Leverage Allows Time to Innovate
In 2014, Inman News named Kinney its Innovator of the Year, primarily for launching several successful technology startups that have the potential to transform the real estate industry. Two of his technology companies are Brivity and Blossor. Brivity is a “transparency tool” that blends customer relationship management, marketing and task management into one platform that fosters stronger communication between agents and clients. Blossor, a long-tail listing portal, provides a consumer-friendly platform that includes state-of-the-art search capabilities. The industry buzz Brivity and Blossor have generated makes a powerful case that Kinney was innovating at the right time and with the right tools.
“I believe we all earn the right to innovate,” he says. “Innovation before you have earned the right can cause business failure and financial stress, and in the end, it will affect your health and your relationships. This is why KW teaches going from entrepreneurial to purposeful. Do the ‘P’ first, and then add some ‘E’ when you have earned the right.”
For real estate entrepreneurs who are considering taking the leap into innovation, Kinney stresses going back to basics.
“In order for you to innovate, first make sure you have succeeded in following a proven model like building a real estate team following the MREA,” he says. “The MREA models and systems do not require innovation because they are already tested and proven. John Maxwell says that systems make the ordinary extraordinary. That is what growth is really about – creating and sharing systems that have the ability to empower others to have successful careers and amazing lives.”

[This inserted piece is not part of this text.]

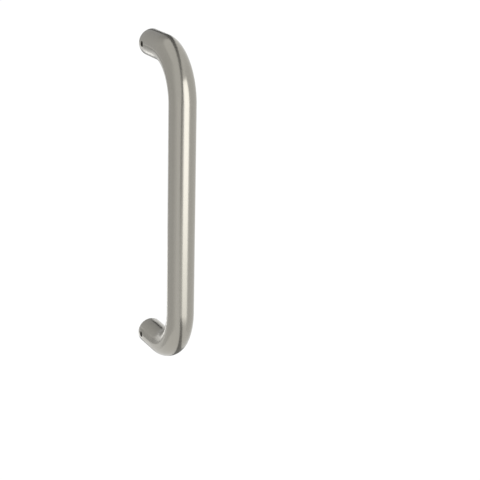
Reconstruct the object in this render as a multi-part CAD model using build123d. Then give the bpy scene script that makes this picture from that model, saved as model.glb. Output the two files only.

Kinney has done just that through his teams. He follows the Recruit-Select model when adding members to his team with the aim of training them to become future leaders in the much larger organization into which he hopes his businesses will evolve. One specific goal he’s committed to is making 10 people in his organization into millionaires. With a goal like that, it’s no wonder that Kinney devotes fully half of his time to recruiting the strongest cache of team members possible.
“Your most valuable asset will always be your time,” he says. “I split 50 percent of my time evenly between managing my sales teams, running my brokerages, leading my software companies and training agents. The remaining 50 percent of my time is committed to my ONE Thing – finding and hiring talent for all of my companies. I believe that, when you resolve to make your life about the ‘who’ instead of the ‘what,’ your life potential becomes truly unlimited.”
The time to focus on the who is one of Kinney’s biggest keys to productivity in both his real estate business and his tech companies.
“When you focus on the who, you’re only one great hire away from any goal you ever want to achieve,” he says. “That might be an employee, a company or a coach. If one of my businesses is struggling, I know it has everything to do with the people I have in place. Either I have the wrong person, they are not being held accountable or they need more training. It’s why I have taken Recruit-Select more than 10 times and have a collection of AVAs that look like the Encyclopedia Britannica.”
Time Management and Prioritization
The other two keys to productivity that Kinney relies on are time management and prioritization.
“I have taken time management to a new level for my own life. I have eliminated all alerts, vibrations and rings on my phone. I deleted social media accounts, I share an office with others so I can’t hide when I am being unproductive, and I try to only do what is written on my calendar.
“Priority is another key. In The ONE Thing, Gary (Keller) and Jay (Papasan), they say that every yes must be validated by one thousand no’s. If you’re not being productive, start saying no to a lot more things. Every dollar I have made has been because of a few important no’s.”
Throughout his decade-long journey from cable guy to Innovator of the Year, Kinney has faced innumerable bumps in the road. Along the way, he uncovered the following advice for others seeking to become mega agents or innovators – or both.
“Slow down!” he implores. “Make sure your business right now is making a solid net income and that you have reserves for your business and your personal life. Expansion expands your opportunity to levels agents have never imagined. At the same time, it also expands the inefficiencies, mistakes and lack of systems. If I could share one thing, it would be don’t model yourself after agents who sacrifice health and relationships for success in the workplace.”